Will My Landlord Be Able to Access My Device Data?
It depends on account setup and vendor policies. If the landlord manages a shared account or building-integrated system, they often have administrative access to logs and settings. For tenant-owned devices, landlords usually lack automatic access, but they may request data for maintenance or legal reasons. To protect yourself, use local storage options when available, enable strong passwords and two-factor authentication, and get any data-sharing arrangement in writing to limit unexpected access.
Are Subscriptions Necessary, or Can I Use Devices Without Them?

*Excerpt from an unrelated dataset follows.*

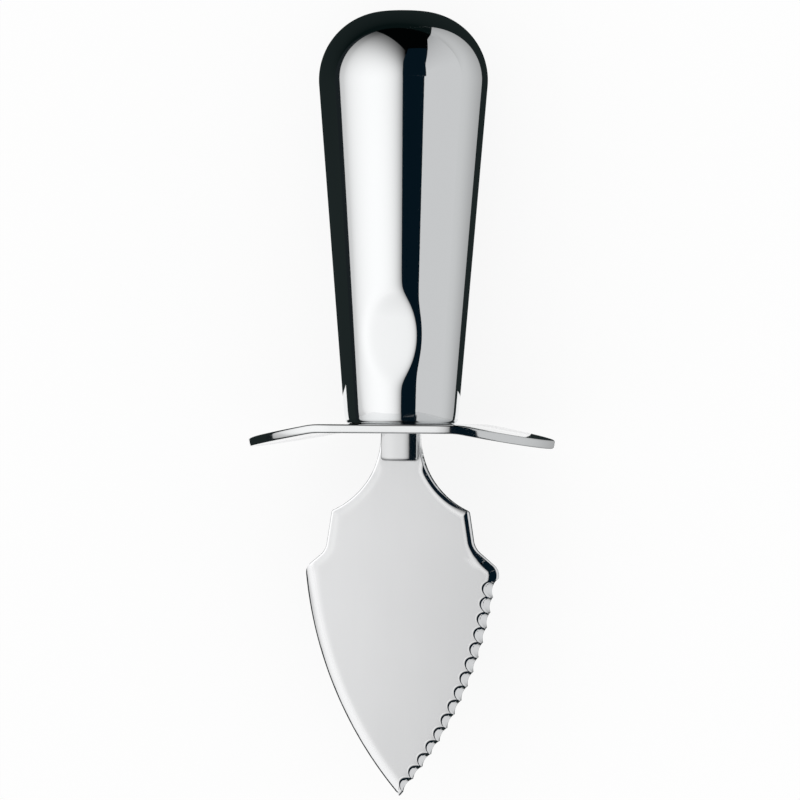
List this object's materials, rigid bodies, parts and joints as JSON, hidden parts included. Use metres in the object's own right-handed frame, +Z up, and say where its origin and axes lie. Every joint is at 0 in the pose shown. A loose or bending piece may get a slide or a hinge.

Many devices work with limited local features without a subscription, but key capabilities (cloud video storage, advanced automation, remote access) are often gated behind monthly fees. Some vendors intentionally cripple basic functions to drive subscriptions. If you’re a renter, decide which features matter most before purchasing; sometimes a one-time purchase with local storage and no cloud account is the cheaper, more portable choice over time.
How Do I Handle Automation at Move-out So I Don’t Lose My Deposit?
Plan ahead: notify your landlord, uninstall devices carefully, and restore any mount points or wiring to their original state. For built-in or hardwired systems, negotiate whether devices stay with the unit or transfer to you — get agreements in writing. Remove accounts and personal data from devices, document the final condition with timestamps, and return any building-shared credentials. Doing this reduces disputes and keeps the move-out process clean and defensible.
What Are the Most Privacy-respecting Choices for Renters Wanting Automation?
Favor devices that support local processing and local storage, allow account ownership transfer, and don’t require mandatory cloud subscriptions. Look for vendors with transparent privacy policies and data-minimization practices, and enable encryption and two-factor authentication. Consider edge devices (where data stays in your home) and avoid always-on cameras in private spaces. Finally, negotiate written rules with your landlord about who can access logs and how long data is retained to protect your privacy.